§ **Aim of the exercise**
Write out each line exactly as it stands, please.

'''

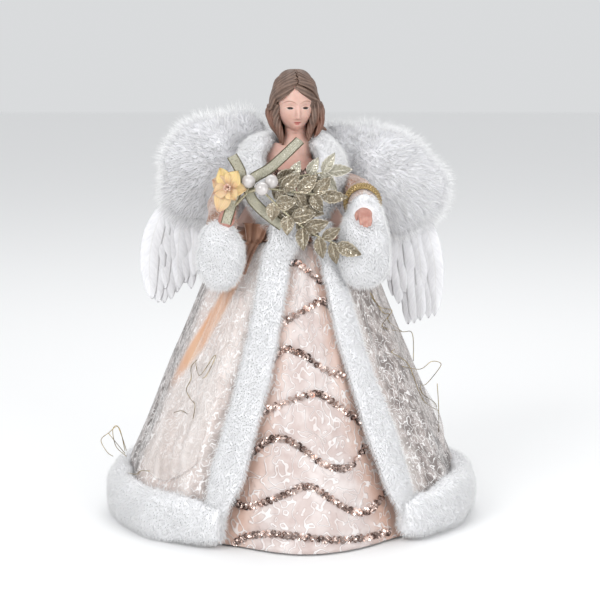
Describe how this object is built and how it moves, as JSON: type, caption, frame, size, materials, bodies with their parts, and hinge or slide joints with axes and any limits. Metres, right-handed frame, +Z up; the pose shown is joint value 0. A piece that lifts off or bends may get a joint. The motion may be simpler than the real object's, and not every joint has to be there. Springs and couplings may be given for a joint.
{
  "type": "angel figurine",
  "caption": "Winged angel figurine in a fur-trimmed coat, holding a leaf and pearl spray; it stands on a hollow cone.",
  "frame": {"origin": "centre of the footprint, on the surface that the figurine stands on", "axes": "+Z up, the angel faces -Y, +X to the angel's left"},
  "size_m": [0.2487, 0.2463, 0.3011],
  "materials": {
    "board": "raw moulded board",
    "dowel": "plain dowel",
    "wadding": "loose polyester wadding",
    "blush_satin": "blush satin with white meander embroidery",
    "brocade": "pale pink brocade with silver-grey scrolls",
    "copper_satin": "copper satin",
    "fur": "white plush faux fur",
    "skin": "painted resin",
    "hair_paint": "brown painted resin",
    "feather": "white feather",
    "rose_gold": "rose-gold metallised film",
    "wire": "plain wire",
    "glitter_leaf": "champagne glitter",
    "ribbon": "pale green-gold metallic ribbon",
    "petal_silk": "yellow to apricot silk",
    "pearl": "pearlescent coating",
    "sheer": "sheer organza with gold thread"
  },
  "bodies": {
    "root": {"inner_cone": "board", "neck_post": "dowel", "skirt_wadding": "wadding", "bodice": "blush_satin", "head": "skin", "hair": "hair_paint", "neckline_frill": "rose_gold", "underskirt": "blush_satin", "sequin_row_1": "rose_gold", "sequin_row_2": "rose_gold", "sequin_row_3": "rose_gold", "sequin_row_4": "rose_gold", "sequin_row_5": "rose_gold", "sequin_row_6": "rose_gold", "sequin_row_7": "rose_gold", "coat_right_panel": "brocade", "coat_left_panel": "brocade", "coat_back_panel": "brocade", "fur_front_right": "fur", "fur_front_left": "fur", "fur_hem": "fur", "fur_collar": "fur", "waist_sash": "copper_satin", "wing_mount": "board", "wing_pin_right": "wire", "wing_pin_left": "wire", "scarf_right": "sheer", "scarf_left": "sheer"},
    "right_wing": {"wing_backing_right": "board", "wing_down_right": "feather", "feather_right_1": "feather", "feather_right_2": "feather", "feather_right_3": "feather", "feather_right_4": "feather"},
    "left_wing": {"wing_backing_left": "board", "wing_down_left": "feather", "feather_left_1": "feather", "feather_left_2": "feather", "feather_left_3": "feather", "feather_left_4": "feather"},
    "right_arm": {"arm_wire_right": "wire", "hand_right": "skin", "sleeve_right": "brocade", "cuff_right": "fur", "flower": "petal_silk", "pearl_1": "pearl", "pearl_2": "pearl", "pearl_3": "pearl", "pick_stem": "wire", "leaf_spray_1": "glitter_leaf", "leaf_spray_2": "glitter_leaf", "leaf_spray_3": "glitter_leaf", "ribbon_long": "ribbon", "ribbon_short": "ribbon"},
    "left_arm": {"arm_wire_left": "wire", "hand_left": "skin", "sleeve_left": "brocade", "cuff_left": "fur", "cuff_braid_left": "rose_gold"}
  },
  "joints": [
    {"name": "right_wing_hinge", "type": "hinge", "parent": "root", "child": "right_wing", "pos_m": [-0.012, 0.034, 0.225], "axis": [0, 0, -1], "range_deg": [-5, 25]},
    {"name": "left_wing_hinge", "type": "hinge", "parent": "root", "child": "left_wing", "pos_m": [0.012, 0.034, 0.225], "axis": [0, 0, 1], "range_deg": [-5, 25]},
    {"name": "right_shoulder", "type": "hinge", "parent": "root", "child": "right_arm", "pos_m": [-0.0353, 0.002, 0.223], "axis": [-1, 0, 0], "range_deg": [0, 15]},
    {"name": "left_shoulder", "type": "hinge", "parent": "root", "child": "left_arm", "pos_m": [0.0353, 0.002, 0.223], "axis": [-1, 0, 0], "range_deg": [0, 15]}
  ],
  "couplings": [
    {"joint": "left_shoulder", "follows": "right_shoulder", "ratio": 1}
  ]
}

'''

§ **Problem solution**
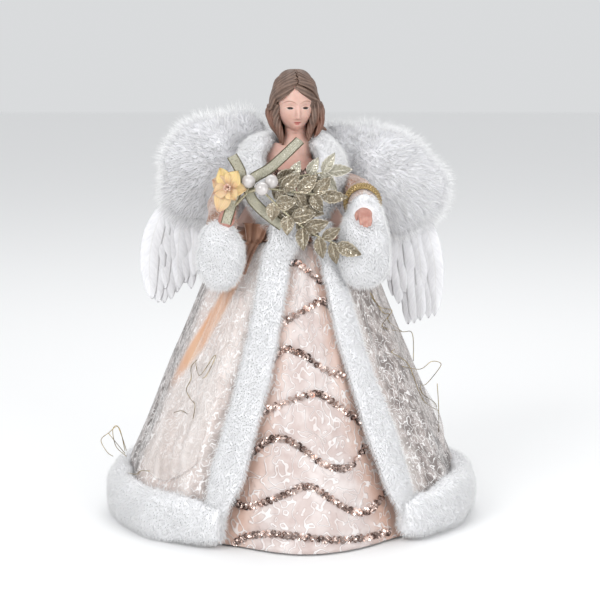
Describe how this object is built and how it moves, as JSON: type, caption, frame, size, materials, bodies with their parts, and hinge or slide joints with axes and any limits. Metres, right-handed frame, +Z up; the pose shown is joint value 0. A piece that lifts off or bends may get a joint. The motion may be simpler than the real object's, and not every joint has to be there. Springs and couplings may be given for a joint.
{
  "type": "angel figurine",
  "caption": "Winged angel figurine in a fur-trimmed coat, holding a leaf and pearl spray; it stands on a hollow cone.",
  "frame": {"origin": "centre of the footprint, on the surface that the figurine stands on", "axes": "+Z up, the angel faces -Y, +X to the angel's left"},
  "size_m": [0.2487, 0.2463, 0.3011],
  "materials": {
    "board": "raw moulded board",
    "dowel": "plain dowel",
    "wadding": "loose polyester wadding",
    "blush_satin": "blush satin with white meander embroidery",
    "brocade": "pale pink brocade with silver-grey scrolls",
    "copper_satin": "copper satin",
    "fur": "white plush faux fur",
    "skin": "painted resin",
    "hair_paint": "brown painted resin",
    "feather": "white feather",
    "rose_gold": "rose-gold metallised film",
    "wire": "plain wire",
    "glitter_leaf": "champagne glitter",
    "ribbon": "pale green-gold metallic ribbon",
    "petal_silk": "yellow to apricot silk",
    "pearl": "pearlescent coating",
    "sheer": "sheer organza with gold thread"
  },
  "bodies": {
    "root": {"inner_cone": "board", "neck_post": "dowel", "skirt_wadding": "wadding", "bodice": "blush_satin", "head": "skin", "hair": "hair_paint", "neckline_frill": "rose_gold", "underskirt": "blush_satin", "sequin_row_1": "rose_gold", "sequin_row_2": "rose_gold", "sequin_row_3": "rose_gold", "sequin_row_4": "rose_gold", "sequin_row_5": "rose_gold", "sequin_row_6": "rose_gold", "sequin_row_7": "rose_gold", "coat_right_panel": "brocade", "coat_left_panel": "brocade", "coat_back_panel": "brocade", "fur_front_right": "fur", "fur_front_left": "fur", "fur_hem": "fur", "fur_collar": "fur", "waist_sash": "copper_satin", "wing_mount": "board", "wing_pin_right": "wire", "wing_pin_left": "wire", "scarf_right": "sheer", "scarf_left": "sheer"},
    "right_wing": {"wing_backing_right": "board", "wing_down_right": "feather", "feather_right_1": "feather", "feather_right_2": "feather", "feather_right_3": "feather", "feather_right_4": "feather"},
    "left_wing": {"wing_backing_left": "board", "wing_down_left": "feather", "feather_left_1": "feather", "feather_left_2": "feather", "feather_left_3": "feather", "feather_left_4": "feather"},
    "right_arm": {"arm_wire_right": "wire", "hand_right": "skin", "sleeve_right": "brocade", "cuff_right": "fur", "flower": "petal_silk", "pearl_1": "pearl", "pearl_2": "pearl", "pearl_3": "pearl", "pick_stem": "wire", "leaf_spray_1": "glitter_leaf", "leaf_spray_2": "glitter_leaf", "leaf_spray_3": "glitter_leaf", "ribbon_long": "ribbon", "ribbon_short": "ribbon"},
    "left_arm": {"arm_wire_left": "wire", "hand_left": "skin", "sleeve_left": "brocade", "cuff_left": "fur", "cuff_braid_left": "rose_gold"}
  },
  "joints": [
    {"name": "right_wing_hinge", "type": "hinge", "parent": "root", "child": "right_wing", "pos_m": [-0.012, 0.034, 0.225], "axis": [0, 0, -1], "range_deg": [-5, 25]},
    {"name": "left_wing_hinge", "type": "hinge", "parent": "root", "child": "left_wing", "pos_m": [0.012, 0.034, 0.225], "axis": [0, 0, 1], "range_deg": [-5, 25]},
    {"name": "right_shoulder", "type": "hinge", "parent": "root", "child": "right_arm", "pos_m": [-0.0353, 0.002, 0.223], "axis": [-1, 0, 0], "range_deg": [0, 15]},
    {"name": "left_shoulder", "type": "hinge", "parent": "root", "child": "left_arm", "pos_m": [0.0353, 0.002, 0.223], "axis": [-1, 0, 0], "range_deg": [0, 15]}
  ],
  "couplings": [
    {"joint": "left_shoulder", "follows": "right_shoulder", "ratio": 1}
  ]
}